_WORK TO DO_: The listing below contains a span that opens with the line containing "chair.location = (0, CENTRE_SHIFT, 0)" and closes with the line containing "scene = bpy.context.scene". Return that span exactly.

* begin ENTRIES SUPPLIED *

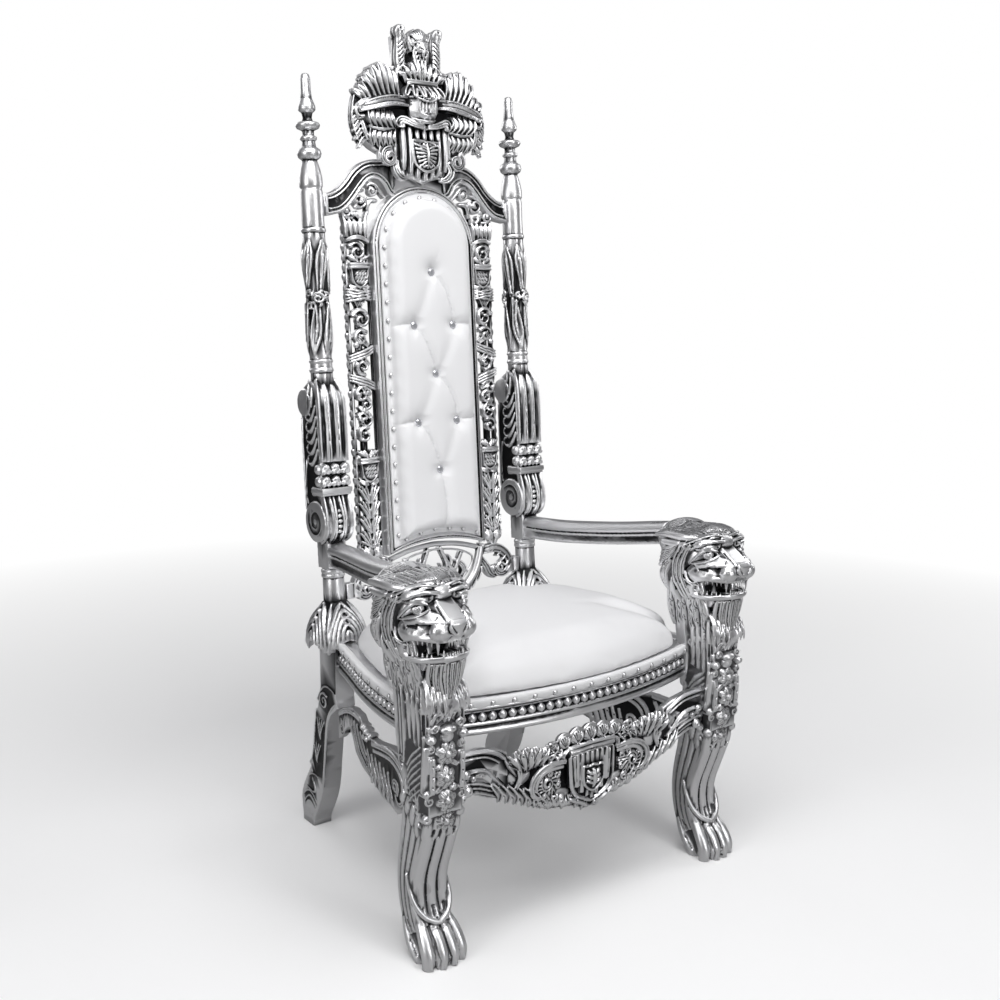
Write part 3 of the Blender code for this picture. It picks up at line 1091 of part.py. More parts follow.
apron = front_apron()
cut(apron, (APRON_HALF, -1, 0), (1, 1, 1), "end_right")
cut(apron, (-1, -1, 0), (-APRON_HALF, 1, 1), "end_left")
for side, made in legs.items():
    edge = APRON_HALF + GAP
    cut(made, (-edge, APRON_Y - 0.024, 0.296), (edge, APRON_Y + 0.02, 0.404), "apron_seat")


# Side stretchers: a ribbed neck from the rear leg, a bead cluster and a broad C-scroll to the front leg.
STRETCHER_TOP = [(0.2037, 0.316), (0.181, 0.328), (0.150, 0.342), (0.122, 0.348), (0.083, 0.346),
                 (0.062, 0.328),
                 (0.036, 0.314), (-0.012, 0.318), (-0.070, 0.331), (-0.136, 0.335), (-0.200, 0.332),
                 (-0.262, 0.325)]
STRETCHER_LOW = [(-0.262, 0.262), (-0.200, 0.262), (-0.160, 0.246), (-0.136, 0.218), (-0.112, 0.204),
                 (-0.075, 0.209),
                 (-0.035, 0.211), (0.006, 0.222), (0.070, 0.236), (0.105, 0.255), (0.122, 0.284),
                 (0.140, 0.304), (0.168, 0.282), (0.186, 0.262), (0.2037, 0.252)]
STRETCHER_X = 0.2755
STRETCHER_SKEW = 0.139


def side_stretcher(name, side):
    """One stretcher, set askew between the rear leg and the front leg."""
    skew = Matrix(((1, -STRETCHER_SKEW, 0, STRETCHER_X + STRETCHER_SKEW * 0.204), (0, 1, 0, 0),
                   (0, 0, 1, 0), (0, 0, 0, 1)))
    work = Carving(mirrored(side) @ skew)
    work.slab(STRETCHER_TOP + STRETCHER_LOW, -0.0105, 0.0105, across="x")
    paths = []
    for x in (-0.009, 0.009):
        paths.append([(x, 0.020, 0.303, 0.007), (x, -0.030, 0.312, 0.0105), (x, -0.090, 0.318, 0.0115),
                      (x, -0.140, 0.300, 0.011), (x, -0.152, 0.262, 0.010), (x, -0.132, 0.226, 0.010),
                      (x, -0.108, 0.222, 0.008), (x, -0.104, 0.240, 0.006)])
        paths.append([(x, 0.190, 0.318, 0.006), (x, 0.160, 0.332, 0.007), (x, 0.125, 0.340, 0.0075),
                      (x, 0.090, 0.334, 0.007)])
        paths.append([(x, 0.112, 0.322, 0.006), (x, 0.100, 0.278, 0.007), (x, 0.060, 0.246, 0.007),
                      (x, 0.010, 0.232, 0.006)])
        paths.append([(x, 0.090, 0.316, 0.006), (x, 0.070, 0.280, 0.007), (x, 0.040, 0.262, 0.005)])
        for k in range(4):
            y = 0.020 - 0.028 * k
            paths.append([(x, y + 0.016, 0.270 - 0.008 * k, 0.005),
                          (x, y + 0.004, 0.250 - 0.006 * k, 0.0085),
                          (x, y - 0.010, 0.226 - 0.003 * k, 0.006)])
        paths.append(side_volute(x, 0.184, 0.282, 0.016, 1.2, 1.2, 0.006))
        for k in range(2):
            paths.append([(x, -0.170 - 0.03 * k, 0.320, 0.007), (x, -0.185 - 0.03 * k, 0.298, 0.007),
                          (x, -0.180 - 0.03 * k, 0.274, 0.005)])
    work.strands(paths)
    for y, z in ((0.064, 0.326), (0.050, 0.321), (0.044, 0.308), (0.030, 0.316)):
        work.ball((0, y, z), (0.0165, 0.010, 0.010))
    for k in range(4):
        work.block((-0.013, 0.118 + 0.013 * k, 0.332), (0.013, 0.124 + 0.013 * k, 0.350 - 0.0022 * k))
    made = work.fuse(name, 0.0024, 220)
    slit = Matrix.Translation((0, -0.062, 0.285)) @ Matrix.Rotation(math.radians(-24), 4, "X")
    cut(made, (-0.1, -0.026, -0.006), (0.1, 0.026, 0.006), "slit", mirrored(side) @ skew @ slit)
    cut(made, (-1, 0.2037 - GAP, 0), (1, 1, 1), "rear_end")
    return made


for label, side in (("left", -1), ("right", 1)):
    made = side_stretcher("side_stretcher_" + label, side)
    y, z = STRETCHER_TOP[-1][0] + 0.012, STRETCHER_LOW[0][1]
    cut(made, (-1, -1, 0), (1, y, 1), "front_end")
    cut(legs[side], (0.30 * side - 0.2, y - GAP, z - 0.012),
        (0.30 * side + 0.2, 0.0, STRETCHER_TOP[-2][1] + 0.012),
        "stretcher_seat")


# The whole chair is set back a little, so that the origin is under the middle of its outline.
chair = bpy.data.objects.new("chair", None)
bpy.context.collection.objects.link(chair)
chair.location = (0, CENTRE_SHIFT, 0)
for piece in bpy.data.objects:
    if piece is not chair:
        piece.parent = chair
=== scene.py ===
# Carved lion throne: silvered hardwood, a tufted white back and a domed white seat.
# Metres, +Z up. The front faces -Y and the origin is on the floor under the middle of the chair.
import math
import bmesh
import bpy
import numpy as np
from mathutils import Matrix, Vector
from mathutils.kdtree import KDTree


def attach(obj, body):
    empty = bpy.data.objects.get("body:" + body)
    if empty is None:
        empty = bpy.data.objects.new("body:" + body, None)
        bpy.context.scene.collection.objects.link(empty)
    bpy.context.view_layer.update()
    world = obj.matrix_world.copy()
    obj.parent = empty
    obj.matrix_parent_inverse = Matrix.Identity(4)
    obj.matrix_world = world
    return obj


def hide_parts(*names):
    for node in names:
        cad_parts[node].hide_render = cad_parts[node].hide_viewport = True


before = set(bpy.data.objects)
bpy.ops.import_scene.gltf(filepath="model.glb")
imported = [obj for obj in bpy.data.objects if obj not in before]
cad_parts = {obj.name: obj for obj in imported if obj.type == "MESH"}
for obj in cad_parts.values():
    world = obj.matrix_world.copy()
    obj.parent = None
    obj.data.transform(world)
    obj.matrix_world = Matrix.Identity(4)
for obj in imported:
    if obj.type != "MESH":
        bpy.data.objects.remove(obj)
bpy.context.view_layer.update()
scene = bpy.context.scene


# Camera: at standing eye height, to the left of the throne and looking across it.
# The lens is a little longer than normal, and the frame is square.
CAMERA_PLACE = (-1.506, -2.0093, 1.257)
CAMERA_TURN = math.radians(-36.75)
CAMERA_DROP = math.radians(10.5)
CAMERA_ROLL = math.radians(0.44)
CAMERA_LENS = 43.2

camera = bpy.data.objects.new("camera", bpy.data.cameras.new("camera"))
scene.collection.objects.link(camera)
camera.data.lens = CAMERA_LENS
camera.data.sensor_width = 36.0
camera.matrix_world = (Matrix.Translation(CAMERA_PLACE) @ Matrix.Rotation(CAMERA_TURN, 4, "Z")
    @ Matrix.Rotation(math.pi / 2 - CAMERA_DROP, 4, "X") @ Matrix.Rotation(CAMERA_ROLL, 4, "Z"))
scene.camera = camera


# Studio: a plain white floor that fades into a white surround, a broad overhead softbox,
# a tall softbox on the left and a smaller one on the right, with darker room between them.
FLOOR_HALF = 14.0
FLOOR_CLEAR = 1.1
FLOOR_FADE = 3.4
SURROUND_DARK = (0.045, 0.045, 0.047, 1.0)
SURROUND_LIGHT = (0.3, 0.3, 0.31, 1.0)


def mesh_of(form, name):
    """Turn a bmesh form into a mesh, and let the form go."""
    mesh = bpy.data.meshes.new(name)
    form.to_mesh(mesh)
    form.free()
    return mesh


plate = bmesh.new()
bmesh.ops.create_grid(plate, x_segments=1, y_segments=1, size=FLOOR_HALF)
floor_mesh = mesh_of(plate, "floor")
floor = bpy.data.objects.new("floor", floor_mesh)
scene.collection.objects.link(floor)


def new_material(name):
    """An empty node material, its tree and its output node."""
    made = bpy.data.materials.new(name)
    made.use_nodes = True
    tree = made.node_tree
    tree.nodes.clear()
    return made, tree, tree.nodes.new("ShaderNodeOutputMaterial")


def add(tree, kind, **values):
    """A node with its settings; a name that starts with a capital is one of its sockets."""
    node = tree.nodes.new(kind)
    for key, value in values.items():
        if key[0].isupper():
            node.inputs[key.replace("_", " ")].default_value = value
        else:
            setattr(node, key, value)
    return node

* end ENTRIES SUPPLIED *
* begin ENTRIES SUPPLIED *

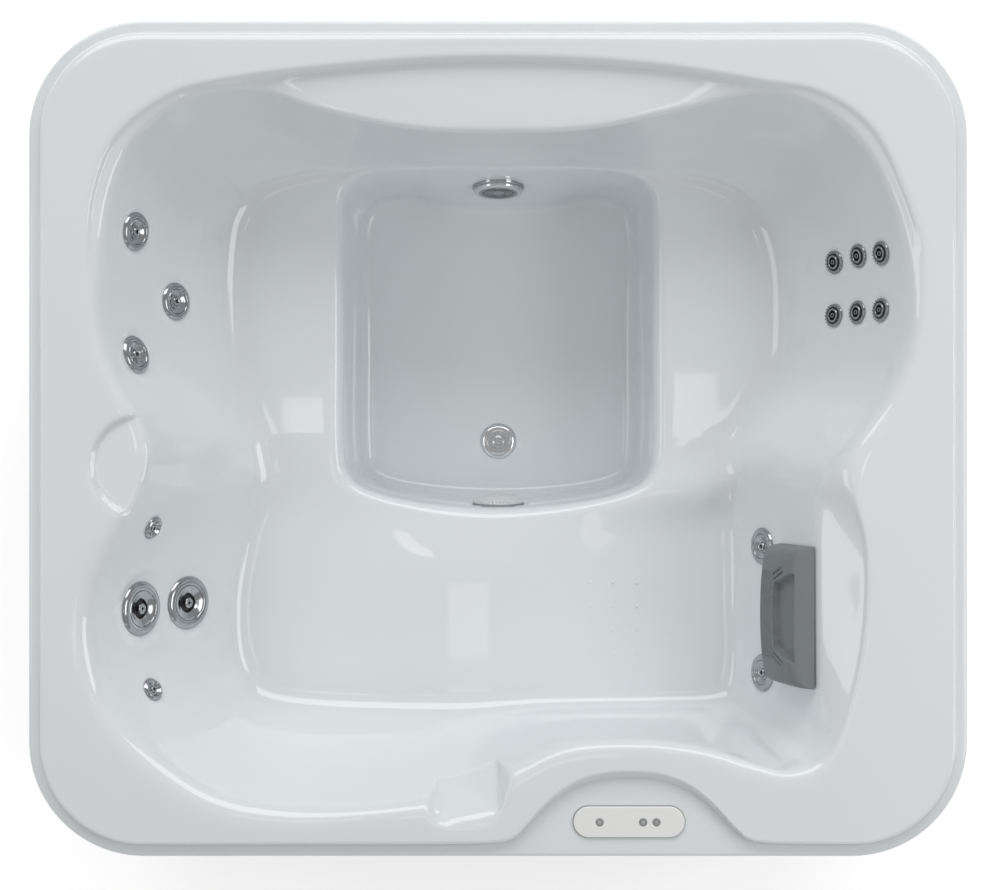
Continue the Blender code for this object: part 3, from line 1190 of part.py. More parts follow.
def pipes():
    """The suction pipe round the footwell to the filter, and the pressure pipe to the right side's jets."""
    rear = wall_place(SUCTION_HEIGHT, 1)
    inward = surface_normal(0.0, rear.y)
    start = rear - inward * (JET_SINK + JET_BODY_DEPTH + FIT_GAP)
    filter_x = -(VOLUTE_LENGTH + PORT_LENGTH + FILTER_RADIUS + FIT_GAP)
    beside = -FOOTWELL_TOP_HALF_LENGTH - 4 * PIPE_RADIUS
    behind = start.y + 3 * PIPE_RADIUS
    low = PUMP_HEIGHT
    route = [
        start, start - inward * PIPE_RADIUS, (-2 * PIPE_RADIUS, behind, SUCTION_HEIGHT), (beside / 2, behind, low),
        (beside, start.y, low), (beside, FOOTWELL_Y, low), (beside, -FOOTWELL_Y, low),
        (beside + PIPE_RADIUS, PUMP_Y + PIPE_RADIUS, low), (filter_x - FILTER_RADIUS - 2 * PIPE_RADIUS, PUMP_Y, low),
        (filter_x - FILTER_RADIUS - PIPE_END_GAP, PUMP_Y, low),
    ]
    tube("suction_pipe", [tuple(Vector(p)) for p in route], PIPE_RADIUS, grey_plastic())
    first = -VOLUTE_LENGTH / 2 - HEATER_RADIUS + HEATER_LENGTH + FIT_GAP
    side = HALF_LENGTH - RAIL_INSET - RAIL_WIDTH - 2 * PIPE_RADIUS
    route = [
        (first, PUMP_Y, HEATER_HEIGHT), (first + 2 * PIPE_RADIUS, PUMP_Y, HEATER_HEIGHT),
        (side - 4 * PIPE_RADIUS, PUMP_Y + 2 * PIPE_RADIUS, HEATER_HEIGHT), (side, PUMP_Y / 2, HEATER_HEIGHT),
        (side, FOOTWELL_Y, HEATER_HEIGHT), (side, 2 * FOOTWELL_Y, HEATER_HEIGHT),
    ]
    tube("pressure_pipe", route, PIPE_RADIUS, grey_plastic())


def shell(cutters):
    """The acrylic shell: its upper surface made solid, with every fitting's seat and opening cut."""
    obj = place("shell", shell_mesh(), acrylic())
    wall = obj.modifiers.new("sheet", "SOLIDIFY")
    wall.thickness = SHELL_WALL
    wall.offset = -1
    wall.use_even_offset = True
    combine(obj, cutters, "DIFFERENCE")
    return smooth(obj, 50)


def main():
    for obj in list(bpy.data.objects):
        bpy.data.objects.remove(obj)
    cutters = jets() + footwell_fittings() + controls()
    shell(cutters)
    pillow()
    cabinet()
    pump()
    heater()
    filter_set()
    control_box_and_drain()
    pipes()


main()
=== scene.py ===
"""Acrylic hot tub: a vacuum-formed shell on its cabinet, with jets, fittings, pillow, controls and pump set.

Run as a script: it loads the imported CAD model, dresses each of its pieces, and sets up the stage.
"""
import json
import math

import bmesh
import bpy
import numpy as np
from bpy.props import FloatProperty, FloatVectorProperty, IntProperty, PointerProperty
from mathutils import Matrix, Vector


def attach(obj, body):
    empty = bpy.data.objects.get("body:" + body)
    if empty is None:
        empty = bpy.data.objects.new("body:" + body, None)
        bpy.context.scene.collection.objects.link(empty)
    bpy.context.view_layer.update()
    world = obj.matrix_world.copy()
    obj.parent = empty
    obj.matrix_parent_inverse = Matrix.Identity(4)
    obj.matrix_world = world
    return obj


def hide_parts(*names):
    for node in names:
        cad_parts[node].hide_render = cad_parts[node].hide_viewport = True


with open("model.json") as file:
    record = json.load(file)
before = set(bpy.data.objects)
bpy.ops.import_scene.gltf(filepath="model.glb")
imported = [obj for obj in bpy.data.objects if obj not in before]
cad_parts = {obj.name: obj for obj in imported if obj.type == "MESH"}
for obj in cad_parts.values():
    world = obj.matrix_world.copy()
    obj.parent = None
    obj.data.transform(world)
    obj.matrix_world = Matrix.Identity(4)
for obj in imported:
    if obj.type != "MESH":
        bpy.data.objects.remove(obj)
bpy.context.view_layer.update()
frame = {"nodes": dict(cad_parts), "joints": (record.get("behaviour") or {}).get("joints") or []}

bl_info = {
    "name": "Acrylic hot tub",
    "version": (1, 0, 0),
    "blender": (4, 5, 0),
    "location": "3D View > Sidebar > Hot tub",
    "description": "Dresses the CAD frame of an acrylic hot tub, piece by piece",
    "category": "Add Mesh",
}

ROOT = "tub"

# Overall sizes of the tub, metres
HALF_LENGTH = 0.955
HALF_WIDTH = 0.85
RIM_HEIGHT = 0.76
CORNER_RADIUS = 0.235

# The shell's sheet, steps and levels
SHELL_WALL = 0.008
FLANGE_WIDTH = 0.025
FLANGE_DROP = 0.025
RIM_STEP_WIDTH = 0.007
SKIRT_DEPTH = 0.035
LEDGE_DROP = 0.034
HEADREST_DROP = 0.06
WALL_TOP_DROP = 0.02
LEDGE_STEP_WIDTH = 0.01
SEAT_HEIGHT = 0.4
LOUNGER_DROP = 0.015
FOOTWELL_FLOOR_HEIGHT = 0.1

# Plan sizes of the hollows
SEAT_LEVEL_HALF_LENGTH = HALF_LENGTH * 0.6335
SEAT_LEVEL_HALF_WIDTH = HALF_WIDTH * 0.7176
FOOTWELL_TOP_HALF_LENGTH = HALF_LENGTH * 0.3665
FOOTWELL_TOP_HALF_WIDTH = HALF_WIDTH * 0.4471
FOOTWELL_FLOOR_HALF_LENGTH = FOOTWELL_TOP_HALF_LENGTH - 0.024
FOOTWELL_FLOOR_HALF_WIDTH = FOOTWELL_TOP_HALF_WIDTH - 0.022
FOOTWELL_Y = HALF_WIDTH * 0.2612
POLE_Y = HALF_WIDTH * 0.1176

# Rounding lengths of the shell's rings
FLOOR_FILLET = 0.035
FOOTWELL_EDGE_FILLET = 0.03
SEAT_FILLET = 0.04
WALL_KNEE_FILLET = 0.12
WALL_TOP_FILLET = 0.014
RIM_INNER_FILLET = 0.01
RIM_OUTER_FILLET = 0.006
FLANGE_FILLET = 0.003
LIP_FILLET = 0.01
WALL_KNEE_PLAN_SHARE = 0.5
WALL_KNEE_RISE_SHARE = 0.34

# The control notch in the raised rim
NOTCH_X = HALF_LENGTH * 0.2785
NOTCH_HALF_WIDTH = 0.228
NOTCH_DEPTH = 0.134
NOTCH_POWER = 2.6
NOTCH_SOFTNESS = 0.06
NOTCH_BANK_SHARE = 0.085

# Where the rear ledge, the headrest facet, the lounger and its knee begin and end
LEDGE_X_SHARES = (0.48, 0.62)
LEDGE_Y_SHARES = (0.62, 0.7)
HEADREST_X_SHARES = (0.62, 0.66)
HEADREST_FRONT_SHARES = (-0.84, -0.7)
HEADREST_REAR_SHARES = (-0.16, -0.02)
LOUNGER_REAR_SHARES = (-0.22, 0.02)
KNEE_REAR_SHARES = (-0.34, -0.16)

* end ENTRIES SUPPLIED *
* begin ENTRIES SUPPLIED *

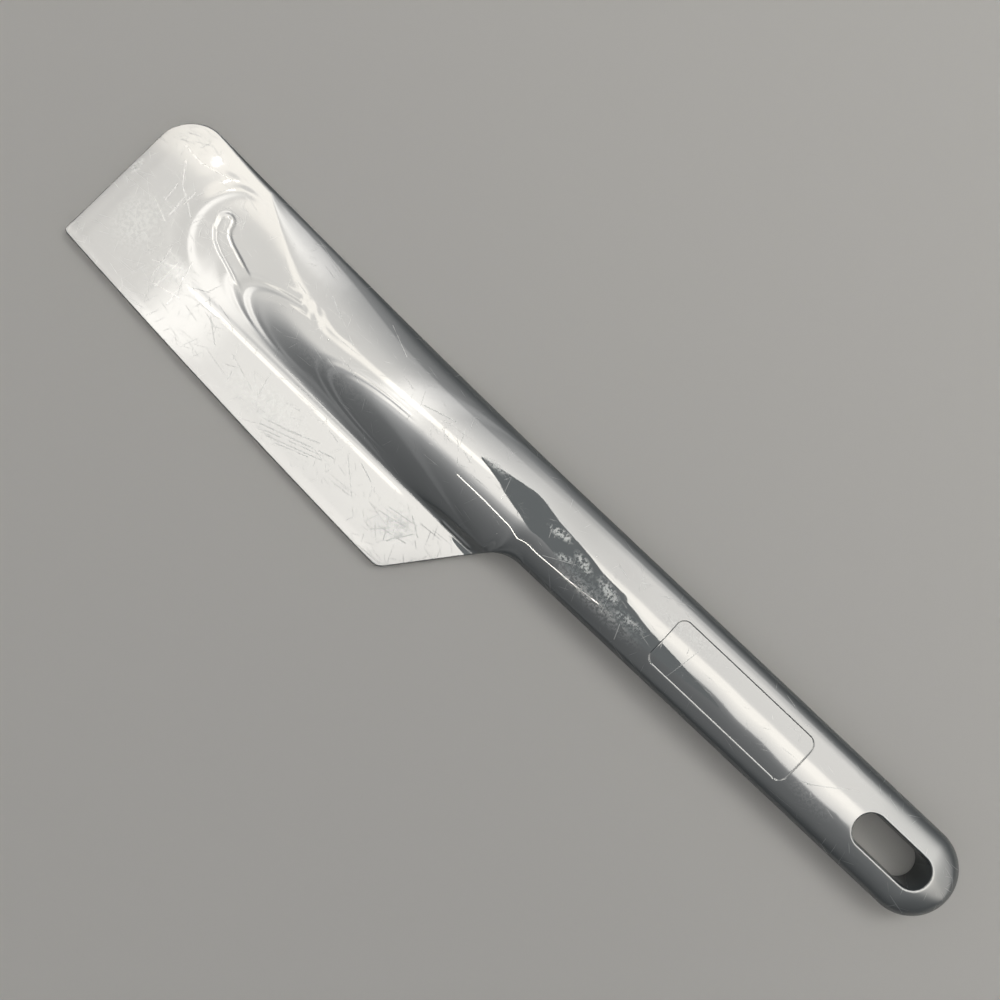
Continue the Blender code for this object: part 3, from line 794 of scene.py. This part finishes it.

* end ENTRIES SUPPLIED *

_OUTPUT_:
chair.location = (0, CENTRE_SHIFT, 0)
for piece in bpy.data.objects:
    if piece is not chair:
        piece.parent = chair
=== scene.py ===
# Carved lion throne: silvered hardwood, a tufted white back and a domed white seat.
# Metres, +Z up. The front faces -Y and the origin is on the floor under the middle of the chair.
import math
import bmesh
import bpy
import numpy as np
from mathutils import Matrix, Vector
from mathutils.kdtree import KDTree


def attach(obj, body):
    empty = bpy.data.objects.get("body:" + body)
    if empty is None:
        empty = bpy.data.objects.new("body:" + body, None)
        bpy.context.scene.collection.objects.link(empty)
    bpy.context.view_layer.update()
    world = obj.matrix_world.copy()
    obj.parent = empty
    obj.matrix_parent_inverse = Matrix.Identity(4)
    obj.matrix_world = world
    return obj


def hide_parts(*names):
    for node in names:
        cad_parts[node].hide_render = cad_parts[node].hide_viewport = True


before = set(bpy.data.objects)
bpy.ops.import_scene.gltf(filepath="model.glb")
imported = [obj for obj in bpy.data.objects if obj not in before]
cad_parts = {obj.name: obj for obj in imported if obj.type == "MESH"}
for obj in cad_parts.values():
    world = obj.matrix_world.copy()
    obj.parent = None
    obj.data.transform(world)
    obj.matrix_world = Matrix.Identity(4)
for obj in imported:
    if obj.type != "MESH":
        bpy.data.objects.remove(obj)
bpy.context.view_layer.update()
scene = bpy.context.scene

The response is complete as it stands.